Honestly, I had serious doubts that it would turn out to be anything especially interesting. The format is so limited, after all: talking heads on screen discussing Nemtsov. What new could there possibly be there?
They filmed me for an hour, and it was obvious they would keep three minutes. And then there would be 30 people like that, three minutes each.
But it turned out that the two-hour film Too Free a Man, made by Vera Krichevskaya and Mikhail Fishman, is, forgive the cliché, utterly gripping from start to finish.

It is really three films in one:
A very good film about Boris Nemtsov.
A very good film about how Russia’s newly emerging democracy was broken by the oligarchs and the media that served them. With active help from government officials, of course.
A very good film about how Putin drew the necessary conclusions, and how the foundation of his approval rating became control over the media, above all through those same oligarchs.
So this is genuinely a very important film about the 1990s. I was born in 1976, so I lived through the USSR as well, and I thought I remembered all the key events in Nemtsov’s political life quite well, having followed them at the time. But while watching the film I kept saying to myself, “Ahhh, so that’s why.”
For example, Boris quite often mentioned “Svyazinvest” when I asked him about the 1990s. And I always used to think: why was he so hung up on that pathetic “Svyazinvest”? Just one particular privatization deal. Not the most important one by a long shot. Some trivial nonsense.
But here the whole story is laid out in full by the key participants, and you can literally see how democracy and freedom of speech were being killed.

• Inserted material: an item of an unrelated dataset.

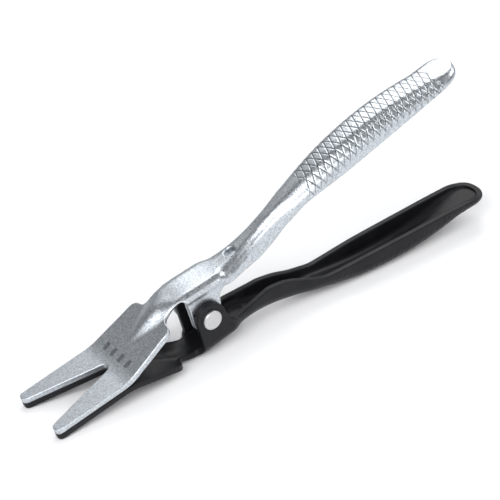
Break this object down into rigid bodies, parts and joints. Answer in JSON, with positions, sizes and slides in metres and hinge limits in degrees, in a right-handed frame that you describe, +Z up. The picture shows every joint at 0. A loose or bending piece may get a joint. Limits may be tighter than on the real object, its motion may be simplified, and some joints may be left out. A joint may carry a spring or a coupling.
{
  "type": "hose separator pliers",
  "caption": "Reverse-action pliers with a pair of thin forked jaws that part when the handles are squeezed, for pushing a hose off its fitting.",
  "frame": {"origin": "middle of the bounding box on the surface that the tool lies on", "axes": "+X from the jaw tips to the handles, +Y along the rivet, +Z up. The tool lies on its lower jaw and the back of its lower handle."},
  "size_m": [0.2152, 0.029, 0.0777],
  "materials": {
    "zinc_plate": "bright zinc plate, satin, with a faint cool tint",
    "black_coat": "semi-gloss black coat",
    "rivet_steel": "flat satin steel"
  },
  "bodies": {
    "lower": {"lower_lever": "black_coat", "pivot_rivet": "rivet_steel"},
    "upper": {"upper_lever": "zinc_plate"}
  },
  "joints": [
    {"name": "pivot_joint", "type": "hinge", "parent": "lower", "child": "upper", "pos_m": [-0.03303, 0, 0.01708], "axis": [0, 1, 0], "range_deg": [0, 24]}
  ]
}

When Borya and I spent the night in a cell at the Tverskoye police station, I told him about a draft plank in our program: that in the beautiful Russia of the future, resource oligarchs—and financial-industrial groups in general—should be banned from owning media outlets. At the time, this had not yet been written down anywhere; we only published it recently.
And to my surprise, Nemtsov immediately said: yes, that’s exactly what should be done. Even though he was, after all, from the SPS camp (the Union of Right Forces, a liberal political party), supposedly in favor of big capital and all that.
And then you watch the film and realize: it is silly even to be surprised that Nemtsov supported it. He, a young and honest politician, was deliberately smeared for months by oligarch-owned media with all kinds of garbage until they drove his ratings into the ground.
If I had seen this film earlier, my programmatic post “An Oligarch Is Not Your Bro, Opposition Activist” would have been even harsher.
“White trousers” and “he made officials switch to Volgas” were hammered into people’s heads so thoroughly that I myself mentioned those white trousers twice in an interview. And that very episode is shown in the film. Nemtsov is just walking along: a dark blazer, light-colored trousers. You would never even notice. But they—the oligarchs—smeared him for weeks and months over those “offensive white trousers” because he would not hand over that idiotic “Svyazinvest” deal to them at a low price.
And this is a very real threat for the future. Just look at what is happening in Ukraine. Things are so difficult there in part because there are almost no genuinely independent media outlets. Everything belongs to oligarchs, and they use the media—and politics in general—for their corporate wars. How can an honest media outlet survive in that situation? It can’t: you will always lose out to the publication owned by some oil magnate or sausage king, backed by a constant stream of non-market money.
So *Too Free a Man* is also an outstanding guide to modern Russian history. It ought to be shown in classrooms.
I also really liked how the filmmakers got some of the participants—people usually inclined to be restrained in public—to open up. Everyone noticed how surprisingly candid Fridman was. Khodorkovsky is even a little shocking, saying out loud what many had only thought.
Yeltsin’s “Tanya and Valya” (his daughter Tatyana Dyachenko and Valentin Yumashev, two key figures in his inner circle)—I do not like them at all, but here they were very much to the point and also helped explain important things.
Chubais’s absence from the film is a million times more eloquent than any words he might have said. It was the first question the filmmakers got from the audience at the premiere.
In short, I highly recommend it to everyone, regardless of their political views.
The film has an official distribution license, so as I understand it, it will be shown in cinemas across the country—well, at least wherever it is not banned.